Hierfür gibt es Gründe, gute Gründe. Wir werden vielleicht irgendwann diesen Grund gemeinsam finden. Bis dahin wenden wir unseren Blick auf das, was das Kind selbstständig und gut geschafft hat. Denn tun wir dies nicht, befinden wir uns in einem ständigen Konflikt mit dem Kind und werten die erreichten Ziele und damit letztendlich den Selbstwert des Kindes ab.
Akzeptieren wir allerdings, dass der Weg noch nicht vollendet ist, stärken wir die Selbstwirksamkeit des Kindes, machen den Weg zu seinem Weg.
Jeder kennt im pädagogischen Alltag Aussagen, wie „Der ist ja immer so böse, aggressiv, wütend!“, „Es ist egal, was wir machen, er/sie wehrt sich!“ aber auch „Ja, ein ganz ruhige, trauriges Mädchen!“. Es sind diese Aussagen, die uns Pädagogen aktivieren sollten. Was will das Kind uns mitteilen? Warum ist es wütend oder traurig? Wie können wir ihm helfen, eine andere Erfahrung zu machen.
Diese Wut und Traurigkeit zu akzeptieren heißt, aus der geäußerten Emotion, der gesendeten Botschaft eine Charaktereigenschaft zu machen. Das Kind in dieser Emotion einzuzementieren.

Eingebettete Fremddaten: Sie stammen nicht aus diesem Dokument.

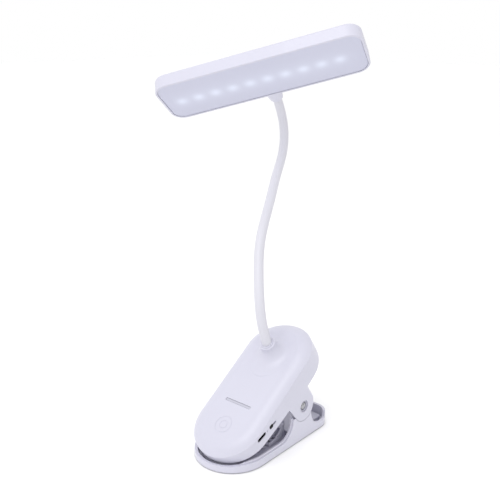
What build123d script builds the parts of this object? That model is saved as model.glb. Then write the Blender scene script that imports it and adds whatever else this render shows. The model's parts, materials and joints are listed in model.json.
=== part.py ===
from build123d import *
import os

# Clip-on reading lamp. Millimetres, +Z up. The lamp stands on the flat underside of its lower arm.
# Origin: on the standing plane, under the hinge axis. X runs along the hinge pin, towards the charging
# port; -Y is the jaw's tip. The housing is drawn in its own frame, u along its top and w square to it,
# with its origin on the hinge axis; the head is drawn in its own frame too, with z away from its face.

os.makedirs("parts", exist_ok=True)

# --- clearances ---
fit_gap = 0.15           # still parts that drop into each other
run_gap = 0.05           # radial gap of a turning or sliding fit
body_gap = 0.3           # between parts of different bodies
wall = 2.2               # moulded walls of both arms

# --- clip: overall ---
clip_width = 60.0
tip_reach = 52.5         # hinge axis to the centre of the round jaw tip
rear_reach = 38.5        # hinge axis to the rear end of the lower arm
hinge_height = 29.5
pin_radius = 2.5
cheek_radius = 12.3      # round end of the housing's hinge cheeks

# --- lower arm ---
floor_thick = 2.4
rim_height = 7.0         # side wall beside the jaw
rear_height = 11.8       # rear wall
rear_corner = 11.0
wall_sweep = 15.5        # radius of the side wall's rise towards the hinge
wall_peak = 23.0         # top of that rise
ear_radius = 8.5
ear_thick = 3.0
ballast_thick = 4.0
ballast_size = (48.0, 40.0)
pad_height = 3.2         # lower jaw pad, above the floor
rib_height = 1.2
rib_count = 7

# --- housing ---
housing_tilt = 34.0      # slope of the housing's top
housing_top = 35.0       # hinge axis to the top face
edge_round = 8.0         # rounding of the top edge
housing_front = -77.5    # ends of the housing along u
housing_rear = 52.0
rear_underside = 11.5    # w of the handle's underside
cover_thick = 2.0
notch = (-13.8, 14.4)    # u, w where the jaw's lower edge meets the cheek
jaw_mid = (-34.0, 16.2)  # u, w on the jaw's lower edge
jaw_tip_clear = 7.5      # height of the jaw's lower edge at the tip, over the standing plane
mound_u = 18.9           # the neck's mound on the top face
mound_height = 12.8
mound_base = 17.5
mound_lip = 6.4
slot_u = -32.1           # indicator window
window_length = 25.0
window_width = 1.8
touch_u = -52.3          # touch key
touch_radius = 7.0
screw_radius = 1.3
screw_head = 2.4
cover_screws_at = ((14.0, -64.0), (21.0, 29.0))   # x to either side, u
boss_gap = 0.9           # cover to the screw bosses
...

Das Herausfinden und ernst nehmen der Gründe für einen emotional geäusserten Widerstand, nimmt das Kind als Persönlichkeit wahr, bietet Beziehung an und ermöglicht einen Veränderungs-, also einen Lernprozess. Und genau darum geht es in der Pädagogik und Erziehung, auch wenn der Pädagoge damit zu einem Wegbereiter und Wegbegleiter wird und nicht zum Regelaufsteller und Regelüberwacher.